Records supplied:
◇ ◇ ◇ ◇ ◇ ◇ ◇

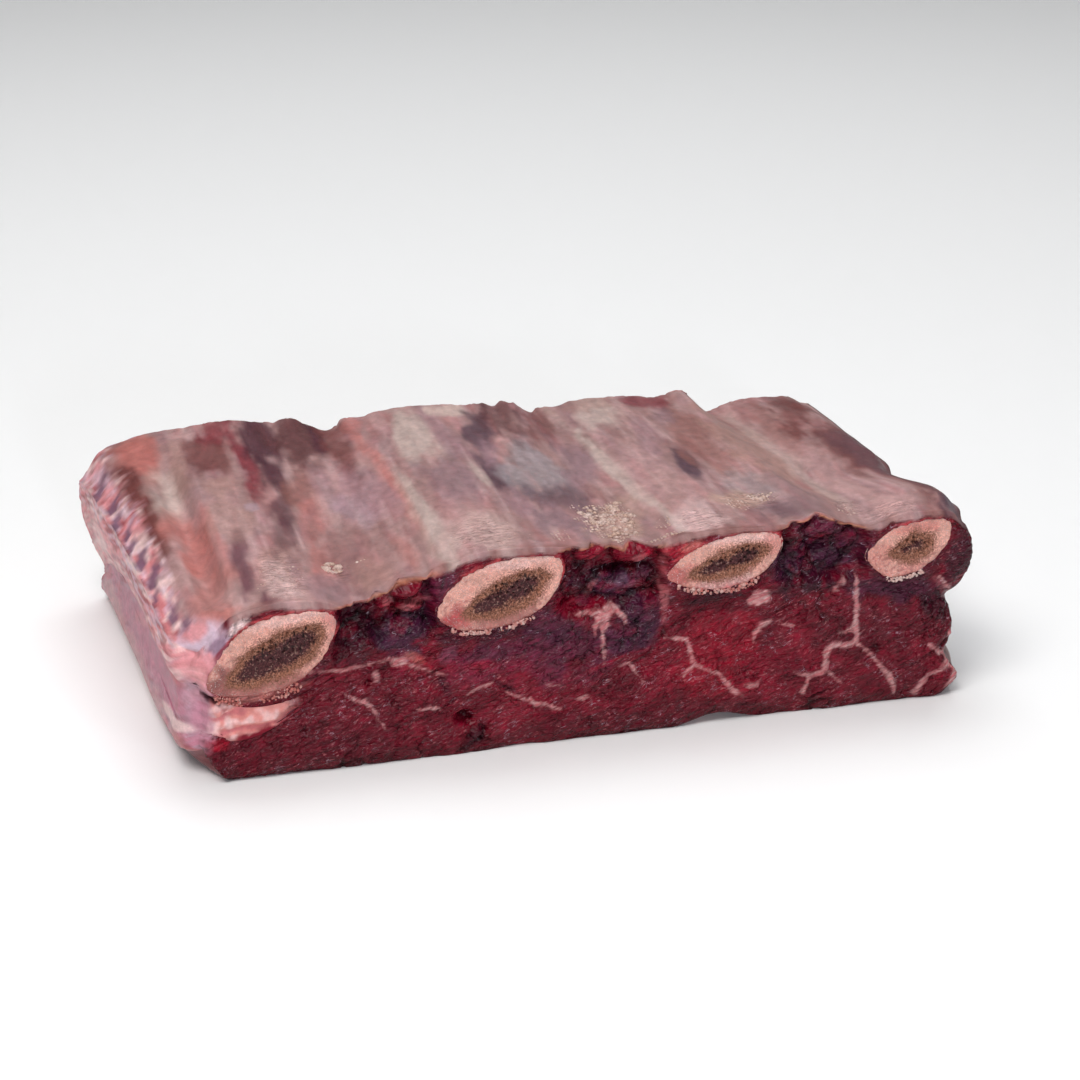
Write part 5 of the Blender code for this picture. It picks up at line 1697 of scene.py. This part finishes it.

◇ ◇ ◇ ◇ ◇ ◇ ◇

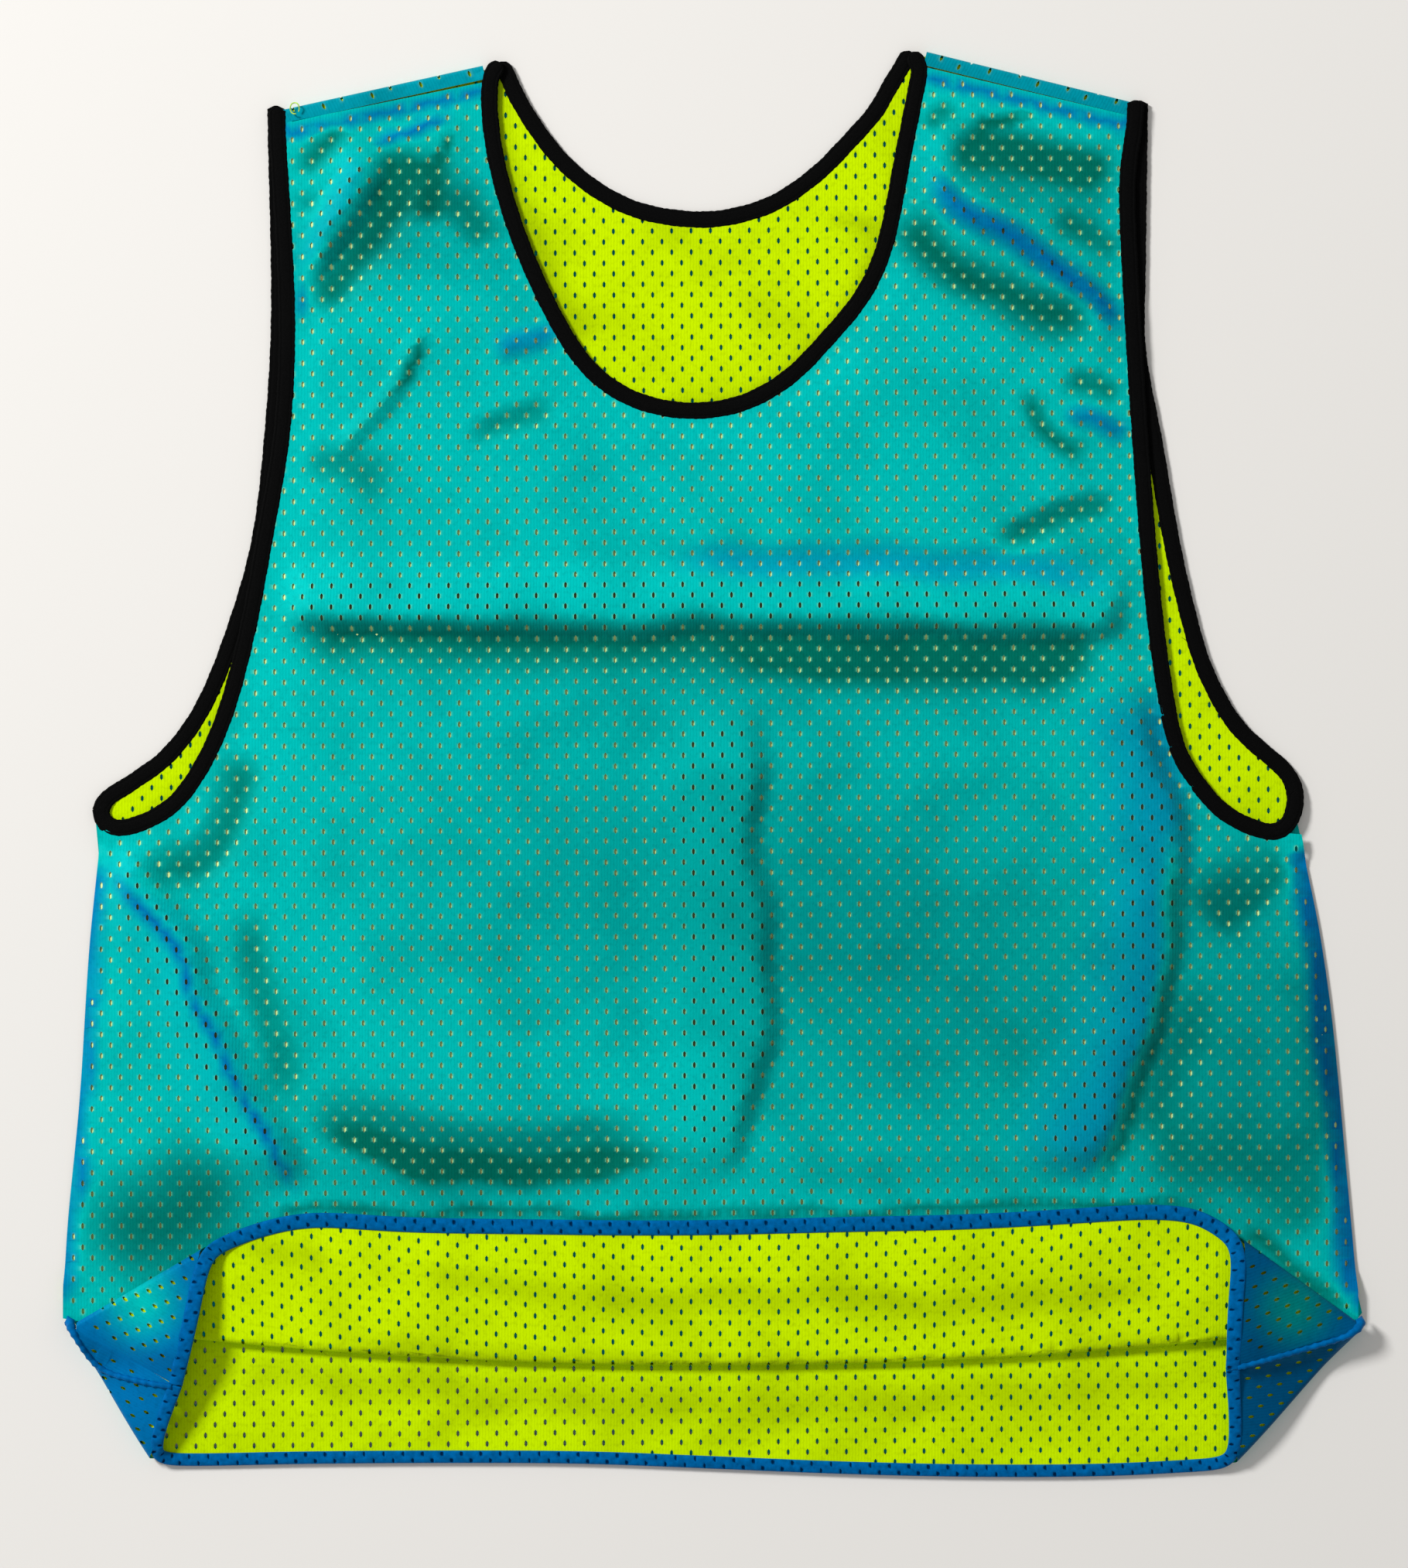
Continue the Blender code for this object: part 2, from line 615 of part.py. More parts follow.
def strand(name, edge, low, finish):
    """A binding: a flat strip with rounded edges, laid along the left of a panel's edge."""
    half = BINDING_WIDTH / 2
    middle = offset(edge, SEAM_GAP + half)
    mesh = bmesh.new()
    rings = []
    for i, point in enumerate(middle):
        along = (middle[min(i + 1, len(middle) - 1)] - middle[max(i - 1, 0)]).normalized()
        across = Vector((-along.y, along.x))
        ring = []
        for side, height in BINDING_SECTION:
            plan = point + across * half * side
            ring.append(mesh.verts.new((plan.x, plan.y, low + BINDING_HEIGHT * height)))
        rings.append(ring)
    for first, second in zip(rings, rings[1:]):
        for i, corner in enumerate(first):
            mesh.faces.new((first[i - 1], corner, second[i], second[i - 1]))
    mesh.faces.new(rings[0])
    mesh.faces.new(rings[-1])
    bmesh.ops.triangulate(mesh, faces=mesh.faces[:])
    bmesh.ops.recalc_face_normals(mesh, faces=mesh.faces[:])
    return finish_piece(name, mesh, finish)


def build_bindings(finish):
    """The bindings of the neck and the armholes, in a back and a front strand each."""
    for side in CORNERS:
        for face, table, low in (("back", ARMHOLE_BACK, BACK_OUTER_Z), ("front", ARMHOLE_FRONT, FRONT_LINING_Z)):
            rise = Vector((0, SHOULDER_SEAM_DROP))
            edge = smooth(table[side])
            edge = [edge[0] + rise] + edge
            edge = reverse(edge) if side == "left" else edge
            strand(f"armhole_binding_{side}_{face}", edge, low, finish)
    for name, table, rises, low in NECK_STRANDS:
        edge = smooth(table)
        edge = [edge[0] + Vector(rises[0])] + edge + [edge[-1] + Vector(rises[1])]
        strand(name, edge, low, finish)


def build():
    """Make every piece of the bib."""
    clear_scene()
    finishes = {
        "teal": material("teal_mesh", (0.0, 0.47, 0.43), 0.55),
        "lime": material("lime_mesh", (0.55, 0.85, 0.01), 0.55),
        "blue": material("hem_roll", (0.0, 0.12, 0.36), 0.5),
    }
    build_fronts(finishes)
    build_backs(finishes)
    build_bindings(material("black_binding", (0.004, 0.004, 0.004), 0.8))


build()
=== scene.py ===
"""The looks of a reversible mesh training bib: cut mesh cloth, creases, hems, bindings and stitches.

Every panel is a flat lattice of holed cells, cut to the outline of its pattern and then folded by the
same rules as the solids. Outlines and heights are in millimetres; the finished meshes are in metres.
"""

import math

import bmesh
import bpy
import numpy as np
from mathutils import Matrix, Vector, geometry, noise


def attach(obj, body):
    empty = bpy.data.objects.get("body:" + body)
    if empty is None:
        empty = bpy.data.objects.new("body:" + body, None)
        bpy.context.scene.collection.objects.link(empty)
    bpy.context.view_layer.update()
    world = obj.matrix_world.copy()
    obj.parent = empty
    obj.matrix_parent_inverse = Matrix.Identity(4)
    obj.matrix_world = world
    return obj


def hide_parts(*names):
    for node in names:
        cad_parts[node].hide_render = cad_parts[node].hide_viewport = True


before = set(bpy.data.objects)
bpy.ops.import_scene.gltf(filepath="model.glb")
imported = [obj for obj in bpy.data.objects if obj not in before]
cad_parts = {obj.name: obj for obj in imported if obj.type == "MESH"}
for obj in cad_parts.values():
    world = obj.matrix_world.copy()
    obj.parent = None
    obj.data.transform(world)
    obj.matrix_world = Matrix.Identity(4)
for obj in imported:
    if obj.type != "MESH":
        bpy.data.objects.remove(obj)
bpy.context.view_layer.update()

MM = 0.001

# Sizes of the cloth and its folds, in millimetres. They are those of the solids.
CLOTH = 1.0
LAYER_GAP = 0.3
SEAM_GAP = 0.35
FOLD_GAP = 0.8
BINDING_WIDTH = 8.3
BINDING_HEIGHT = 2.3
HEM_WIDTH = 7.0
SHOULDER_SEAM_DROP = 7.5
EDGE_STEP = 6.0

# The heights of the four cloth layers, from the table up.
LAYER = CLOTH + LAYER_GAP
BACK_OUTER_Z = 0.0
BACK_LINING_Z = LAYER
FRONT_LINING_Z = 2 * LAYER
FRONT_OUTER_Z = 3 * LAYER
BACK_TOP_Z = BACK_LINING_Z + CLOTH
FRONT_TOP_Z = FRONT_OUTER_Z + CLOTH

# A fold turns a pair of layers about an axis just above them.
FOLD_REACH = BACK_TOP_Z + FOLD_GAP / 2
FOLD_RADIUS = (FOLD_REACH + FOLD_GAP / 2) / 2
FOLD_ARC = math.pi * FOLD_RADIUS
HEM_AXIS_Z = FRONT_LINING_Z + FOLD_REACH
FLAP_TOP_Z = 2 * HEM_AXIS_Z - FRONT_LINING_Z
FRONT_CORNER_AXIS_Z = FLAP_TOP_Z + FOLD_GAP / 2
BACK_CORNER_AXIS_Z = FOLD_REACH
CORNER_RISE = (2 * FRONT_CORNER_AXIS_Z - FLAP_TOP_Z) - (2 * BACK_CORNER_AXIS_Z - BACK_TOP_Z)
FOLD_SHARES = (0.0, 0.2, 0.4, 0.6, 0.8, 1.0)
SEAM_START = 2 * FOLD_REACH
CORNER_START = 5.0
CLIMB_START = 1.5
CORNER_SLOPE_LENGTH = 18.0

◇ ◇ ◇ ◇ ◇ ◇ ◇

From the line with "obj.matrix_world = Matrix.Identity(4)" through the line with "CORNER_SLOPE_LENGTH = 18.0", set down every line exactly and nothing besides.

Task answer:
    obj.matrix_world = Matrix.Identity(4)
for obj in imported:
    if obj.type != "MESH":
        bpy.data.objects.remove(obj)
bpy.context.view_layer.update()

MM = 0.001

# Sizes of the cloth and its folds, in millimetres. They are those of the solids.
CLOTH = 1.0
LAYER_GAP = 0.3
SEAM_GAP = 0.35
FOLD_GAP = 0.8
BINDING_WIDTH = 8.3
BINDING_HEIGHT = 2.3
HEM_WIDTH = 7.0
SHOULDER_SEAM_DROP = 7.5
EDGE_STEP = 6.0

# The heights of the four cloth layers, from the table up.
LAYER = CLOTH + LAYER_GAP
BACK_OUTER_Z = 0.0
BACK_LINING_Z = LAYER
FRONT_LINING_Z = 2 * LAYER
FRONT_OUTER_Z = 3 * LAYER
BACK_TOP_Z = BACK_LINING_Z + CLOTH
FRONT_TOP_Z = FRONT_OUTER_Z + CLOTH

# A fold turns a pair of layers about an axis just above them.
FOLD_REACH = BACK_TOP_Z + FOLD_GAP / 2
FOLD_RADIUS = (FOLD_REACH + FOLD_GAP / 2) / 2
FOLD_ARC = math.pi * FOLD_RADIUS
HEM_AXIS_Z = FRONT_LINING_Z + FOLD_REACH
FLAP_TOP_Z = 2 * HEM_AXIS_Z - FRONT_LINING_Z
FRONT_CORNER_AXIS_Z = FLAP_TOP_Z + FOLD_GAP / 2
BACK_CORNER_AXIS_Z = FOLD_REACH
CORNER_RISE = (2 * FRONT_CORNER_AXIS_Z - FLAP_TOP_Z) - (2 * BACK_CORNER_AXIS_Z - BACK_TOP_Z)
FOLD_SHARES = (0.0, 0.2, 0.4, 0.6, 0.8, 1.0)
SEAM_START = 2 * FOLD_REACH
CORNER_START = 5.0
CLIMB_START = 1.5
CORNER_SLOPE_LENGTH = 18.0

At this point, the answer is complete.